→ **WRITTEN TASK**
Using the data that follows, return exactly the lines from the one that contains "sign_left();" through the one that contains "for member in", ends included.

→ **DATASET ENTRIES**
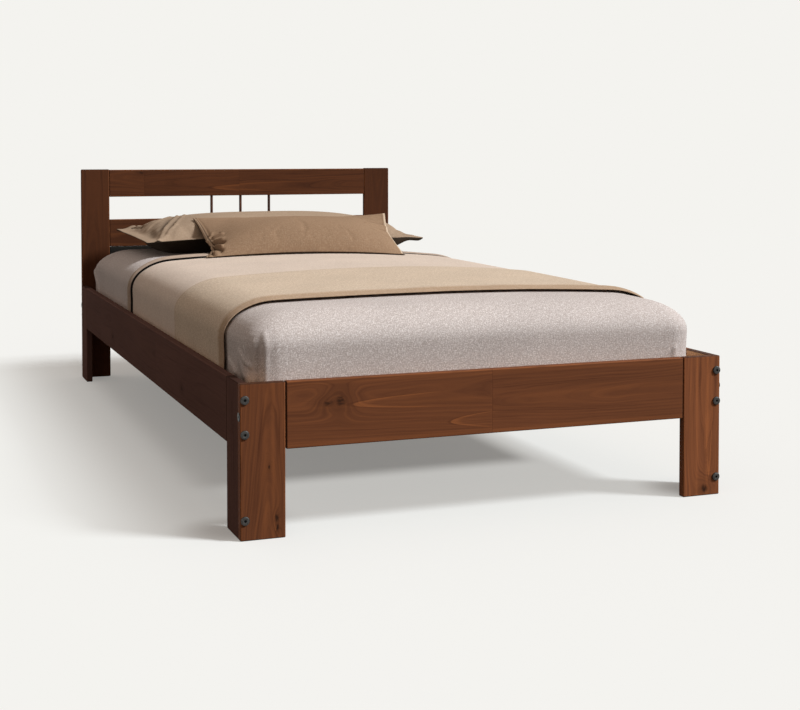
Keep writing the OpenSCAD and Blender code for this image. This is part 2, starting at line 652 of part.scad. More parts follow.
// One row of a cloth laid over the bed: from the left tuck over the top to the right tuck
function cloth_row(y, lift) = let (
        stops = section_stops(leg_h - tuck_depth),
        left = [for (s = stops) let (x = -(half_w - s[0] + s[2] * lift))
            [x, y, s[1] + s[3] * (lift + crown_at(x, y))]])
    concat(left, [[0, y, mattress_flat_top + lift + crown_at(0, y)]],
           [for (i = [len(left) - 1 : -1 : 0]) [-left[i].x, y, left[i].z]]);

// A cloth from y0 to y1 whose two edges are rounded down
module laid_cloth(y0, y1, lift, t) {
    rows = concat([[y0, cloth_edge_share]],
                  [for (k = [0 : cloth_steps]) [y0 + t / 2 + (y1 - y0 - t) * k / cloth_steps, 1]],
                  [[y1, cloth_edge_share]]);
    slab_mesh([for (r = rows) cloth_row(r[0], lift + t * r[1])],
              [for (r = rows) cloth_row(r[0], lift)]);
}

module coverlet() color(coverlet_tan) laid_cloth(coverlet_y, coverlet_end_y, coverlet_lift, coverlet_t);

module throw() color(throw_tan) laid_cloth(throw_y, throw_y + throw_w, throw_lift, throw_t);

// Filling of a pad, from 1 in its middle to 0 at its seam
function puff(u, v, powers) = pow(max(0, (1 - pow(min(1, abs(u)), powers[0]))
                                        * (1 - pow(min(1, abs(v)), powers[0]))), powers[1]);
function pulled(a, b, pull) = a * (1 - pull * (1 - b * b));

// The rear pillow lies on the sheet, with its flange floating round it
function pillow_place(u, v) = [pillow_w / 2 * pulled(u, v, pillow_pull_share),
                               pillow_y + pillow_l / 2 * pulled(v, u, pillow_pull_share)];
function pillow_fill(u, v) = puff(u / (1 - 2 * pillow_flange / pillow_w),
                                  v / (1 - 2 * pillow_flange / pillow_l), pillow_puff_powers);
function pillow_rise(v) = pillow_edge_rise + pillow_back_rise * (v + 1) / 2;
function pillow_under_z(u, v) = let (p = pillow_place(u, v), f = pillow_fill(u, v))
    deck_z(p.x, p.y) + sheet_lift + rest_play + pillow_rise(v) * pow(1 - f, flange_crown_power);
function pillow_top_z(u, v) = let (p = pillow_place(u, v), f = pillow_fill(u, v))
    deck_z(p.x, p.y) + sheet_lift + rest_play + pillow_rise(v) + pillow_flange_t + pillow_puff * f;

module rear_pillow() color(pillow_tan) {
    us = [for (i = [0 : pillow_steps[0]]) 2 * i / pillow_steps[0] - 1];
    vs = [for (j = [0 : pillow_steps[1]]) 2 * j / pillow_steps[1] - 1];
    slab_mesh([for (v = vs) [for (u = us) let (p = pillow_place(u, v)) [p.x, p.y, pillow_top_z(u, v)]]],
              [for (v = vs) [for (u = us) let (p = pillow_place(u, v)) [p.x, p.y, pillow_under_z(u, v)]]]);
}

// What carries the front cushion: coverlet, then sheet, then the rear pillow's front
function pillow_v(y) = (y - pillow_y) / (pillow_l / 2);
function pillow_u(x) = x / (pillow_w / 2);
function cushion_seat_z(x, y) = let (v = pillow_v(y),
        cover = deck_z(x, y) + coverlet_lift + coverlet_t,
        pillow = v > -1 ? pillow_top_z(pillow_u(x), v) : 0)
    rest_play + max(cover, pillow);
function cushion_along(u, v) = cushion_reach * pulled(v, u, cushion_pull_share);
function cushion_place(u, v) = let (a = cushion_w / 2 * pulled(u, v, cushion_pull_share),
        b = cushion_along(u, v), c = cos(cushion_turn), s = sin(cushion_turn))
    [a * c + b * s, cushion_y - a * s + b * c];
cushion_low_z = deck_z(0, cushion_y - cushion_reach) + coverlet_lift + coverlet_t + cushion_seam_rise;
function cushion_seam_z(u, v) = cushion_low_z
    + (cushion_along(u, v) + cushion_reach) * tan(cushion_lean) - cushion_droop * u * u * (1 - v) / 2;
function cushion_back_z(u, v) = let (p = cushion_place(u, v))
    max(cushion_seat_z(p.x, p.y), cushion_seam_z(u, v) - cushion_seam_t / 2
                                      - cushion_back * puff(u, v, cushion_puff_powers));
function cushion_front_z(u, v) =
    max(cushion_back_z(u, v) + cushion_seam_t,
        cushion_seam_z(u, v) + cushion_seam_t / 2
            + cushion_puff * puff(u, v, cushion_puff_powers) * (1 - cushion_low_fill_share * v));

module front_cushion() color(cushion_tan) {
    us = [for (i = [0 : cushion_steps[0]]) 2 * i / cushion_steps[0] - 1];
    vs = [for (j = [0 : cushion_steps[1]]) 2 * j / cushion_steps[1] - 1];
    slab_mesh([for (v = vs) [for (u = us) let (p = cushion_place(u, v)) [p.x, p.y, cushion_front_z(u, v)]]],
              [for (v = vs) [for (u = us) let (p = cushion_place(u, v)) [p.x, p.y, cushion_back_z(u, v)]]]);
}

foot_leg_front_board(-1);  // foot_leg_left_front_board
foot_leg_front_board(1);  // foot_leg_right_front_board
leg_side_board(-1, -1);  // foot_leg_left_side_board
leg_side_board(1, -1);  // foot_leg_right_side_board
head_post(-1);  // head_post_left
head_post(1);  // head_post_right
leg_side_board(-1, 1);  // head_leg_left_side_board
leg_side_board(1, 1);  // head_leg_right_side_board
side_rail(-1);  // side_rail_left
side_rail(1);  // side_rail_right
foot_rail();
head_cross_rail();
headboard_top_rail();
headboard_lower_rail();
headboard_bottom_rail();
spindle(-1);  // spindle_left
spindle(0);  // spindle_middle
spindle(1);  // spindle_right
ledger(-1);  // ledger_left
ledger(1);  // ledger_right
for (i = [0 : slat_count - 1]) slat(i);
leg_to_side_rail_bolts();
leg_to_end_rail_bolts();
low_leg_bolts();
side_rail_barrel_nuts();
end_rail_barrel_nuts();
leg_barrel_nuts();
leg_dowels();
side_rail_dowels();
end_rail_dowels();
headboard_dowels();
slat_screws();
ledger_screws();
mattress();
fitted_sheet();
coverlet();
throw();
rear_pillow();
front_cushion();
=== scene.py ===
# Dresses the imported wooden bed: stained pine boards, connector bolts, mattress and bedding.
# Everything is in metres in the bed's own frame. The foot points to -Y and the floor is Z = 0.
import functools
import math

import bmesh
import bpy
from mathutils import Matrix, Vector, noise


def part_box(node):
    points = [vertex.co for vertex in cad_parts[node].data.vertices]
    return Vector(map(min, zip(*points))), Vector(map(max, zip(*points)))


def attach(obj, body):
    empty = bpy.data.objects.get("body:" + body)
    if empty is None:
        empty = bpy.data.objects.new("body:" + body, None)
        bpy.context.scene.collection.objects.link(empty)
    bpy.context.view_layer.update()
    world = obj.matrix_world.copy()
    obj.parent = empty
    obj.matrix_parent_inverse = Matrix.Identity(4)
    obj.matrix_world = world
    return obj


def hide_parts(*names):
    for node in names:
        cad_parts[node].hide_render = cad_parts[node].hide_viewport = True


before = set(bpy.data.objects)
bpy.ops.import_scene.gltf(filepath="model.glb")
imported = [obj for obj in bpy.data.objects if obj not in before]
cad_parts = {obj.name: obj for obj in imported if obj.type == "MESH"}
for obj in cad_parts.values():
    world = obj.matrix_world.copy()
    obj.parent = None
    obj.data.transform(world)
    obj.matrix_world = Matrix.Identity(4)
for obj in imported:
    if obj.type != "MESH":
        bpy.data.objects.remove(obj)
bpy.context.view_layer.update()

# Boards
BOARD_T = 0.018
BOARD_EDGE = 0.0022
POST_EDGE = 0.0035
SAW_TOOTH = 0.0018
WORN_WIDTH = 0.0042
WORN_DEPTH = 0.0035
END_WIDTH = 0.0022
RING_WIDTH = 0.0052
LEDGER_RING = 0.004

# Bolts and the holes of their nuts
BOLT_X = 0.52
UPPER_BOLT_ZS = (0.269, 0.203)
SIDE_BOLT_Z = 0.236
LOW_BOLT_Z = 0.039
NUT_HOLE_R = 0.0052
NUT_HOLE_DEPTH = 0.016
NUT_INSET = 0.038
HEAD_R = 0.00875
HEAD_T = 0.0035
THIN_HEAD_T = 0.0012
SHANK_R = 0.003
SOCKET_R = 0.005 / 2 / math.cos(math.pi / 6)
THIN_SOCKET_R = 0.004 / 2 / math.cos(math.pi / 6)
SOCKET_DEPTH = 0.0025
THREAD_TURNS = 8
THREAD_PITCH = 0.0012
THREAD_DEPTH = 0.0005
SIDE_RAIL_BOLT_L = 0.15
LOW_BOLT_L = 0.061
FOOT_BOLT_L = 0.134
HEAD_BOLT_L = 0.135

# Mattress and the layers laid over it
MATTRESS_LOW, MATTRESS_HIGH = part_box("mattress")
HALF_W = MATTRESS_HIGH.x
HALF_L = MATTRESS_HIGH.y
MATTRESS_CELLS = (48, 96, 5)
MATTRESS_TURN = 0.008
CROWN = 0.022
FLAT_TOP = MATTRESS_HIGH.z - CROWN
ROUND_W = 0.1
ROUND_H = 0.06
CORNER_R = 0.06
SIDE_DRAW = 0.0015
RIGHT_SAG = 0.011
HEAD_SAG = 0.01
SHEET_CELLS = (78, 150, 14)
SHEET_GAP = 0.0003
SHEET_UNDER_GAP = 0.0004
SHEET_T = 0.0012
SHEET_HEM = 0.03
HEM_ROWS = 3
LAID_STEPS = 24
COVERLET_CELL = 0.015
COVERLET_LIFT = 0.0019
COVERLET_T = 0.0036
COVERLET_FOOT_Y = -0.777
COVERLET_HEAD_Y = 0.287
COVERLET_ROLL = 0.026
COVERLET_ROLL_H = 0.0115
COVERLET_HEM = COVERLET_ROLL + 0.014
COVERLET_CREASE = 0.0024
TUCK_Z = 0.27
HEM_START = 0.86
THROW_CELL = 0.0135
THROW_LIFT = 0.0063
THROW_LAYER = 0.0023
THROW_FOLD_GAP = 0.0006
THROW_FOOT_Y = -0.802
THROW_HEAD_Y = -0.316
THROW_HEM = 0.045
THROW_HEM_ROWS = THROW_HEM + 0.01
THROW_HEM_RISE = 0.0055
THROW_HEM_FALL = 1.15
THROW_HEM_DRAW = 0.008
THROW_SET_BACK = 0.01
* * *
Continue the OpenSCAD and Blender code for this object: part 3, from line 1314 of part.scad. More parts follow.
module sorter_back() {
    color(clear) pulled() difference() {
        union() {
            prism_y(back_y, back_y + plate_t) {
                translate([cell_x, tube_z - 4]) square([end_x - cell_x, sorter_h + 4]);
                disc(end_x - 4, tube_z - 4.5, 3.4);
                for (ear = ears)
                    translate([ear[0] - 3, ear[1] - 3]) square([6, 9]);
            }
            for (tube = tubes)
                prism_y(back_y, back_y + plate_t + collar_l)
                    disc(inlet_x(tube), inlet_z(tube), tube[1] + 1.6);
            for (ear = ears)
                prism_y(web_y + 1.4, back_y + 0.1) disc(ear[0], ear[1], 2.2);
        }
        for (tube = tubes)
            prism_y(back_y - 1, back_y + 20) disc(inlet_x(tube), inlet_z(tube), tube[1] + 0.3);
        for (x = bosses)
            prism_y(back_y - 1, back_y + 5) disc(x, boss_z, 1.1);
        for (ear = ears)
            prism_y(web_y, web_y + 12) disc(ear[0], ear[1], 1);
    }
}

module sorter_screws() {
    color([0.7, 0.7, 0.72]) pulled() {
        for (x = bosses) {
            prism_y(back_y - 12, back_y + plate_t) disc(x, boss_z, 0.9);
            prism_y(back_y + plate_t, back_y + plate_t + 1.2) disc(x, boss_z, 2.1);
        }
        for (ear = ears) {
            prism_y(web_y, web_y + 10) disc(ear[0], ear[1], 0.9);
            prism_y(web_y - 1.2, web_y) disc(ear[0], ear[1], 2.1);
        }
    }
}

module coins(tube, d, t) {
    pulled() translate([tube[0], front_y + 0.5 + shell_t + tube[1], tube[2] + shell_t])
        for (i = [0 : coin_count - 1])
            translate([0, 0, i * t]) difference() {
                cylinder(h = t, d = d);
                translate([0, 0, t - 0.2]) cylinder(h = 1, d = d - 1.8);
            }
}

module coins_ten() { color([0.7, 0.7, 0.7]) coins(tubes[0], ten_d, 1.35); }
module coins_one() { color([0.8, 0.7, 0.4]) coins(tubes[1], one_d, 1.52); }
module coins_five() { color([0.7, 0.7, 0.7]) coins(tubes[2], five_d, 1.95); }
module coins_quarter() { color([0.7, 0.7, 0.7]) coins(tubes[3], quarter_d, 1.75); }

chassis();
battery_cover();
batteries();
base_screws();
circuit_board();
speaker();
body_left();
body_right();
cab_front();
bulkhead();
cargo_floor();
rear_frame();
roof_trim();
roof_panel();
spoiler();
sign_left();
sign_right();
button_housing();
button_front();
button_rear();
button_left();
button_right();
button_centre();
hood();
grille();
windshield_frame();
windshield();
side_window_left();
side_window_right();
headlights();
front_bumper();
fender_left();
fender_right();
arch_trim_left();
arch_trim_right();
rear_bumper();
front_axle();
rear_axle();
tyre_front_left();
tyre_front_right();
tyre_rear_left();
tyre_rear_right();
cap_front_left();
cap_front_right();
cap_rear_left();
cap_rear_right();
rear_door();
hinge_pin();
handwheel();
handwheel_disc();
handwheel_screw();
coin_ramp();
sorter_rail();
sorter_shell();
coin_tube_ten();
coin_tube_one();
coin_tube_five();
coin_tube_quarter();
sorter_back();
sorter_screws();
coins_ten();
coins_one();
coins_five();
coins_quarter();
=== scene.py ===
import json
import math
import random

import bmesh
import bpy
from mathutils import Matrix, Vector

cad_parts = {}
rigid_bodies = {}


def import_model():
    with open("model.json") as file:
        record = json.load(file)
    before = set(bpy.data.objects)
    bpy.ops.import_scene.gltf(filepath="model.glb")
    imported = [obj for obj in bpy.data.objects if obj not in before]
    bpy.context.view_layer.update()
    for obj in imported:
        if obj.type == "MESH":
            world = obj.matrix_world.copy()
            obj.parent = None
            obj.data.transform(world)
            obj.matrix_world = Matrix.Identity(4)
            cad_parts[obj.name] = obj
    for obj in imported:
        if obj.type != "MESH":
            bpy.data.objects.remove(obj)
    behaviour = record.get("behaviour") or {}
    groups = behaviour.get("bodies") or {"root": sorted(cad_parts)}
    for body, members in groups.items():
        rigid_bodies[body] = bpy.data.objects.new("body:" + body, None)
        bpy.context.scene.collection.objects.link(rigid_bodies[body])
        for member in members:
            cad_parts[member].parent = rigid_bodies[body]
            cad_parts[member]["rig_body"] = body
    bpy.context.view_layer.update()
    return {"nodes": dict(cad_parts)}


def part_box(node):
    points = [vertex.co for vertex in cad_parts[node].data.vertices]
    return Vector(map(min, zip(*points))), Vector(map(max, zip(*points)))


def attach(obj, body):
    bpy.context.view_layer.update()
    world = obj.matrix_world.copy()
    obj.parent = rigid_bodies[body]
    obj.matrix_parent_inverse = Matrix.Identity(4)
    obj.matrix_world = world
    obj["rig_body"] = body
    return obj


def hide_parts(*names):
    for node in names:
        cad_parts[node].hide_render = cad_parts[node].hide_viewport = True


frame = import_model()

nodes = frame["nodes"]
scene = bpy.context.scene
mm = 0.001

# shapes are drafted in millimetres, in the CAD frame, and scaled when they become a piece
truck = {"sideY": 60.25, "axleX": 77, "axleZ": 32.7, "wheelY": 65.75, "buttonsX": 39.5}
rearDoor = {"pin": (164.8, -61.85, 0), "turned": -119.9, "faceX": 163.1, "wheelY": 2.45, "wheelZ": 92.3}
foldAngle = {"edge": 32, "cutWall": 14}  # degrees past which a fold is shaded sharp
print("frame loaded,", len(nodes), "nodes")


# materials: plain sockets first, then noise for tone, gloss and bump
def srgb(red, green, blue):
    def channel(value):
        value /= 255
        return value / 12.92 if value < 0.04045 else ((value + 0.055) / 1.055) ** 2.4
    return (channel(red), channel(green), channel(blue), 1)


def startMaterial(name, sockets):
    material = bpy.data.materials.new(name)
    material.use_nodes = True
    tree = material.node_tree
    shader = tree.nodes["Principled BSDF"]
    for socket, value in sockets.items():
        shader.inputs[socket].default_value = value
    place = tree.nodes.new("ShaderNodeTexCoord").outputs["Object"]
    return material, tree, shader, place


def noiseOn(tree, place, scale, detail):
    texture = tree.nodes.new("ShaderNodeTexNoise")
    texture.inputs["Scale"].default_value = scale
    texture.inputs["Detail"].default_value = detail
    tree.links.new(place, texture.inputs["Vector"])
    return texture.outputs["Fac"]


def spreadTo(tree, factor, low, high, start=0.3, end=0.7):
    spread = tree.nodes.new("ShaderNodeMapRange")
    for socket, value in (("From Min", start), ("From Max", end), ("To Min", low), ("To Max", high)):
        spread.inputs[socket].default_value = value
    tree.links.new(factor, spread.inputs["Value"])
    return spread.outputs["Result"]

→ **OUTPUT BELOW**
sign_left();
sign_right();
button_housing();
button_front();
button_rear();
button_left();
button_right();
button_centre();
hood();
grille();
windshield_frame();
windshield();
side_window_left();
side_window_right();
headlights();
front_bumper();
fender_left();
fender_right();
arch_trim_left();
arch_trim_right();
rear_bumper();
front_axle();
rear_axle();
tyre_front_left();
tyre_front_right();
tyre_rear_left();
tyre_rear_right();
cap_front_left();
cap_front_right();
cap_rear_left();
cap_rear_right();
rear_door();
hinge_pin();
handwheel();
handwheel_disc();
handwheel_screw();
coin_ramp();
sorter_rail();
sorter_shell();
coin_tube_ten();
coin_tube_one();
coin_tube_five();
coin_tube_quarter();
sorter_back();
sorter_screws();
coins_ten();
coins_one();
coins_five();
coins_quarter();
=== scene.py ===
import json
import math
import random

import bmesh
import bpy
from mathutils import Matrix, Vector

cad_parts = {}
rigid_bodies = {}


def import_model():
    with open("model.json") as file:
        record = json.load(file)
    before = set(bpy.data.objects)
    bpy.ops.import_scene.gltf(filepath="model.glb")
    imported = [obj for obj in bpy.data.objects if obj not in before]
    bpy.context.view_layer.update()
    for obj in imported:
        if obj.type == "MESH":
            world = obj.matrix_world.copy()
            obj.parent = None
            obj.data.transform(world)
            obj.matrix_world = Matrix.Identity(4)
            cad_parts[obj.name] = obj
    for obj in imported:
        if obj.type != "MESH":
            bpy.data.objects.remove(obj)
    behaviour = record.get("behaviour") or {}
    groups = behaviour.get("bodies") or {"root": sorted(cad_parts)}
    for body, members in groups.items():
        rigid_bodies[body] = bpy.data.objects.new("body:" + body, None)
        bpy.context.scene.collection.objects.link(rigid_bodies[body])
        for member in members:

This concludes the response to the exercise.